>> start

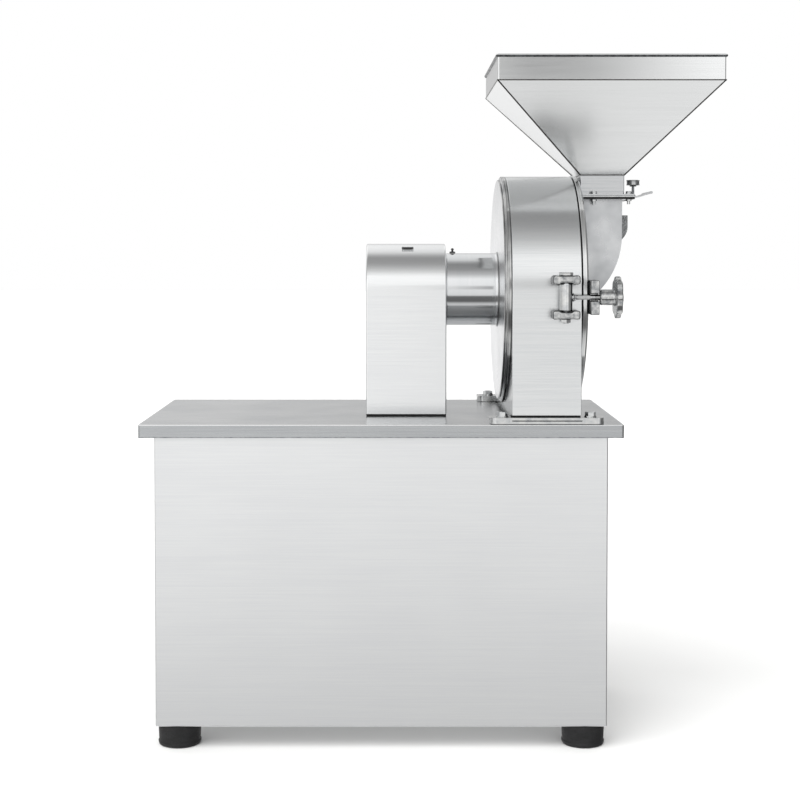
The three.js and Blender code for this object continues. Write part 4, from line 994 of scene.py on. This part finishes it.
def build_hopper():
    x, y, z = extent("hopper")
    middle_x, middle_y = middle(x), middle(y)
    gate = extent("slide_gate")
    plate = extent("feed_chute")[0]
    wall = 2.2
    band = [(x[0] + 3, x[1] - 3), (y[0] + 3, y[1] - 3)]
    neck = [(middle_x - 41.5, middle_x + 41.5), (middle_y - 50, middle_y + 50)]
    base, rim = z
    shoulder, slope_top = base + 39, rim - 47
    outer = [
        level(*neck, 0, base + 2, 2), level(*neck, 0, shoulder - 1.5, 2),
        level(*neck, 0.7, shoulder + 1, 2), level(*band, -0.9, slope_top - 1.6, 3),
        level(*band, 0, slope_top + 1.2, 3), level(*band, 0, rim - 6.2, 3),
    ]
    roll = 3.1
    bead = [level(*band, 3 * math.sin(a), rim - roll - roll * math.cos(a), 4) for a in
            (math.radians(d) for d in (25, 50, 75, 100, 125, 150, 180))]
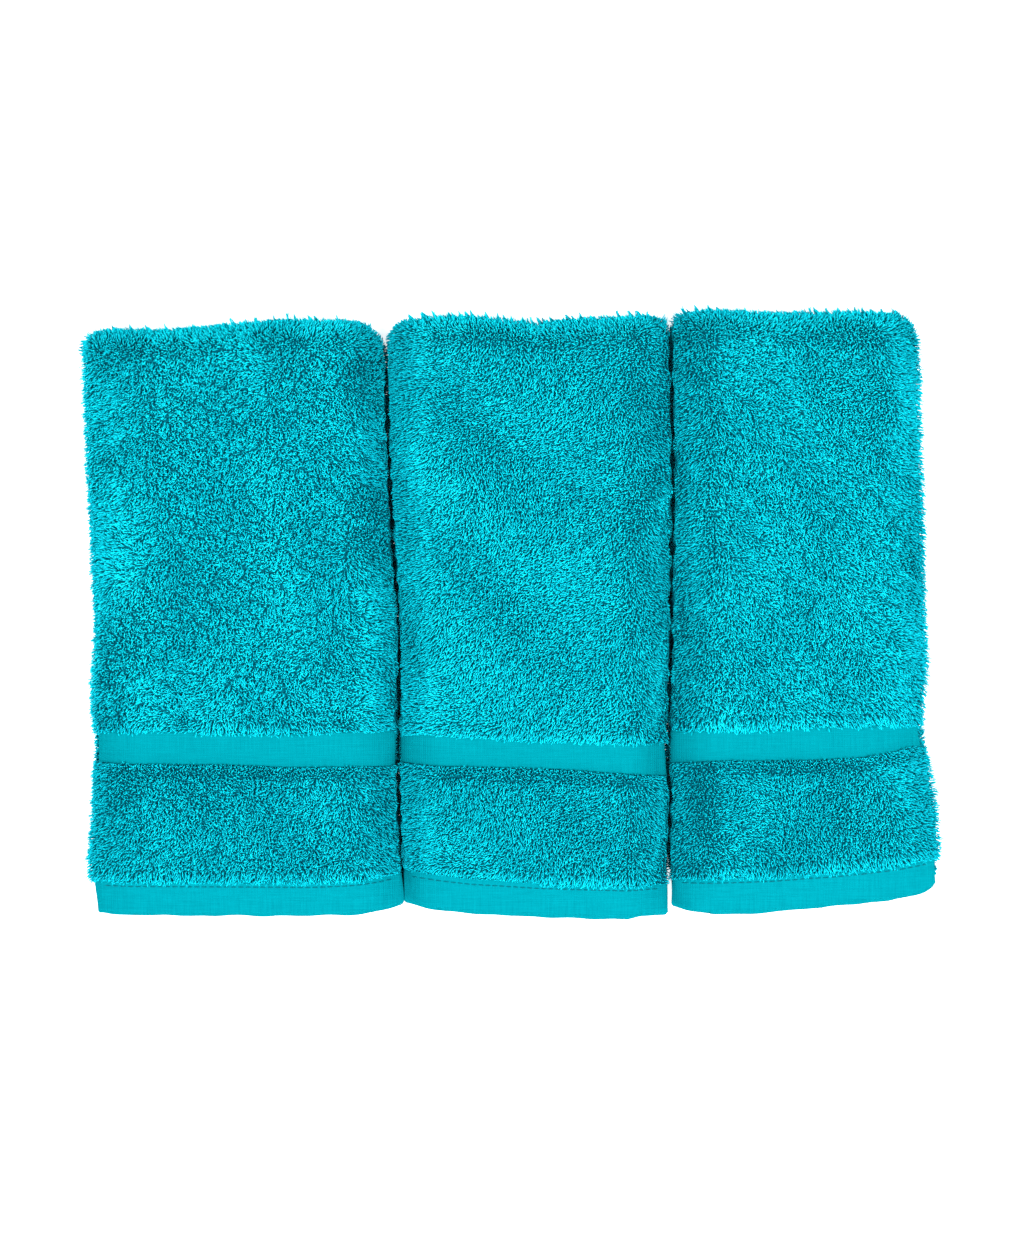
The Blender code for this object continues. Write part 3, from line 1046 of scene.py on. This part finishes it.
def presses(towel, left_neighbour, right_neighbour):
    """Two ways to press tufts in: beside the next towel and the surface, and also below a third."""
    meetings = ((left_neighbour, towel, -1), (towel, right_neighbour, 1))
    meetings = [meeting for meeting in meetings if None not in meeting]

    def press(points):
        x, y, z = points[..., 0], points[..., 1], points[..., 2]
        for left, right, sign in meetings:
            line = 0.5 * (left.right_edge(y) + right.left_edge(y))
            close = sign * (x - line) > -5 * MM
            wall, gap = between(left, right, y[close], z[close])
            over = sign * (x[close] - wall) + gap
            x[close] -= sign * 0.8 * np.maximum(over, 0)
        z[...] = np.maximum(z, 0.2 * MM)
        return points

    def press_below(points):
        z = points[..., 2]
        z[...] = np.minimum(z, towel.roof(points[..., 0], points[..., 1]))
        return press(points)

    return press, press_below


TOWELS = [Towel(side, index) for index, side in enumerate(SIDES)]
for left_neighbour, towel, right_neighbour in zip([None] + TOWELS, TOWELS, TOWELS[1:] + [None]):
    build_towel(towel, *presses(towel, left_neighbour, right_neighbour))


# ---------- stage


def white_mesh(name, points, faces, material_name, glow):
    """A white thing for the stage, with a glow of its own."""
    mesh = bpy.data.meshes.new(name)
    mesh.from_pydata(points, [], faces)
    material = bpy.data.materials.new(material_name)
    material.use_nodes = True
    shader = material.node_tree.nodes["Principled BSDF"]
    shader.inputs["Base Color"].default_value = (0.9, 0.9, 0.9, 1)
    shader.inputs["Roughness"].default_value = 0.9
    shader.inputs["Emission Color"].default_value = (1, 1, 1, 1)
    shader.inputs["Emission Strength"].default_value = glow
    mesh.materials.append(material)
    return linked(name, mesh)


def add_floor():
    size = FLOOR_HALF
    points = [(-size, -size, 0), (size, -size, 0), (size, size, 0), (-size, size, 0)]
    white_mesh("floor", points, [(0, 1, 2, 3)], "pale_floor", 0.7)


def add_backdrop():
    """A white wall all round, which the camera sees and which doesn't change the light."""
    sides = WALL_SIDES
    corners = [(math.tau * i / sides, z) for z in (0.0, WALL_HEIGHT) for i in range(sides)]
    points = [(WALL_RADIUS * math.cos(turn), WALL_RADIUS * math.sin(turn), z) for turn, z in corners]
    quads = [(i, (i + 1) % sides, (i + 1) % sides + sides, i + sides) for i in range(sides)]
    backdrop = white_mesh("backdrop", points, quads, "white_wall", 1.0)
    backdrop.visible_diffuse = False
    backdrop.visible_glossy = False
    backdrop.visible_shadow = False


def add_light(name, place, size, energy):
    """A square lamp that points at the middle of the row."""
    data = bpy.data.lights.new(name, "AREA")
    data.shape, data.size, data.energy = "SQUARE", size, energy
    light = linked(name, data)
    light.location = place
    direction = -light.location.normalized()
    light.rotation_euler = direction.to_track_quat("-Z", "Y").to_euler()


def add_world():
    world = bpy.data.worlds.new("studio")
    world.use_nodes = True
    background = world.node_tree.nodes["Background"]
    background.inputs["Color"].default_value = (1, 1, 1, 1)
    background.inputs["Strength"].default_value = 0.42
    bpy.context.scene.world = world
    bpy.context.scene.view_settings.view_transform = "Standard"


def add_camera():
    data = bpy.data.cameras.new("camera")
    data.sensor_width = SENSOR
    data.lens = SENSOR * (CAMERA_HEIGHT - STACK) / VIEW_HEIGHT
    camera = linked("camera", data)
    camera.location = (0.0, VIEW_CENTRE, CAMERA_HEIGHT)
    bpy.context.scene.camera = camera


add_floor()
add_backdrop()
add_light("left", (-1.3, -0.3, 2.7), 0.8, 86.0)
add_light("right", (1.4, -0.5, 2.7), 0.8, 104.0)
add_light("front", (0.5, -2.2, 1.7), 1.5, 20.0)
add_world()
add_camera()
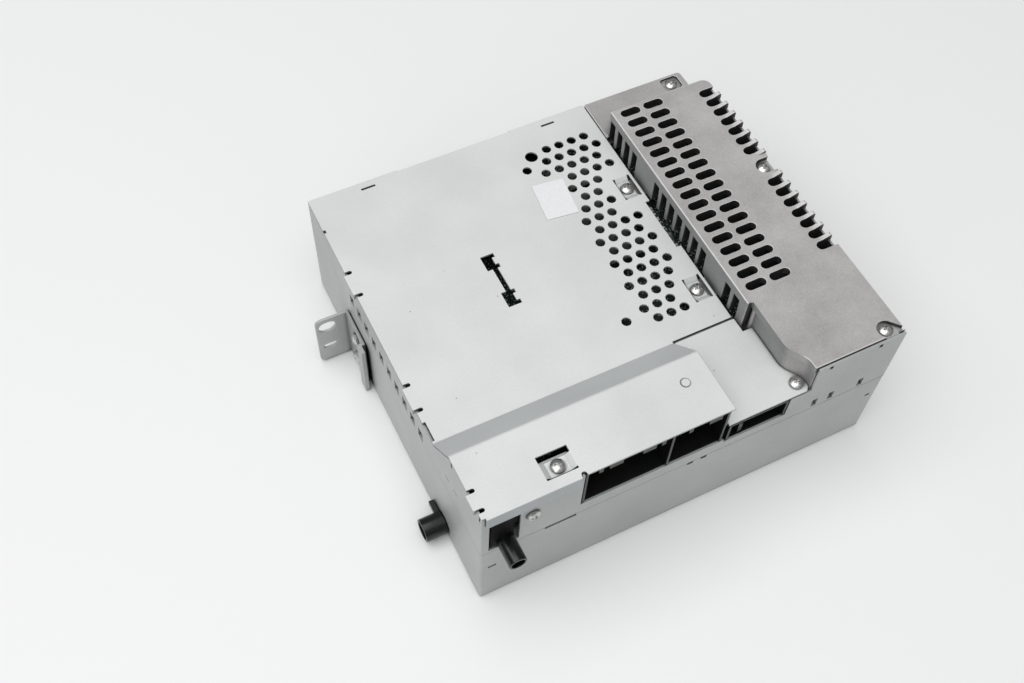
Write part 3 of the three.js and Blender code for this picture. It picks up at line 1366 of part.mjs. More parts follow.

>> end

GOAL:
Report only how many lines in the listing contain the string "Write".

TASK RESPONSE:
3